Mom and Barbara bought a load of corn. In my mind, for years, I would swear that it was a dump-truck load, but I'm sure it was just a pickup truck. The image of that mountain of corn, green and bright and smelling like, well, corn, is burned into my mind's eye.

At any rate, they had the corn delivered to our driveway and then mom and Barbara went to work. They also recruited help, and since they were saving money, they didn't pay the help. What they did was use indentured labor - i.e., their kids. The memories of this time which I hold are of me and my sisters Sam and Chris, mom and Barbara and her boys Steve, Tracy and Perry. All of us together shucking corn, removing the husks and silk, battling the worms and earwigs (how many do YOU think we found in a million ears of corn?) and laughing.

We laughed and we talked, and talked and laughed. There were jokes and people throwing bugs and corn. Lots and LOTS of corn. And if you thought you could get away from the corn by going into the house, then you got drafted to help dad and using the cutters to take the corn off the cobs. The cutter looked like a metal U-shaped wire with what I thought was a bent saw blade rolled into a circle to slide down the cob that was impaled on a board with a nail to hold it in place. Wet, messy and smelling of corn. (I detect a theme.)

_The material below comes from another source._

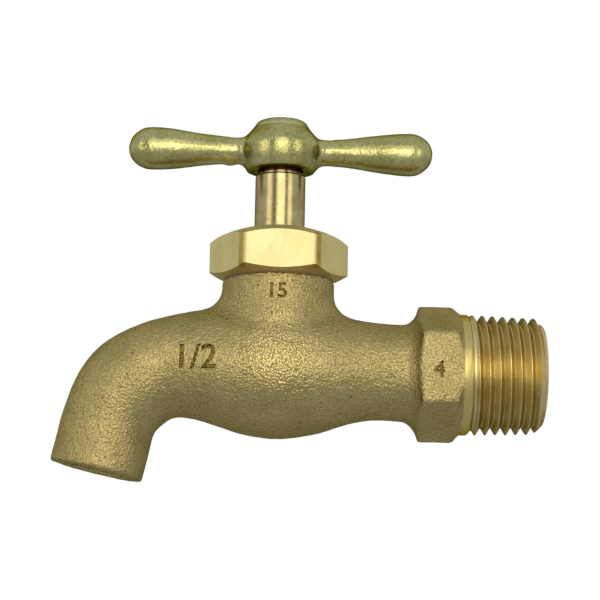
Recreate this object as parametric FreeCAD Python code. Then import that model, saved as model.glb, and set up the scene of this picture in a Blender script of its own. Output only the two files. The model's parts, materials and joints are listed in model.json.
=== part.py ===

Mom is gone, and I haven't seen Barbara for way too long. Tracy I run into once in a while and Steve and Perry are still out there. Sam was taken a few years ago and Chris is another story altogether. I can still hear the laughter. I can still feel the heat of summer in Logan and hear the crickets as we worked way into the night.

I still like to eat corn, I just hate to shuck it. But I love the memories of the friends and families that I miss.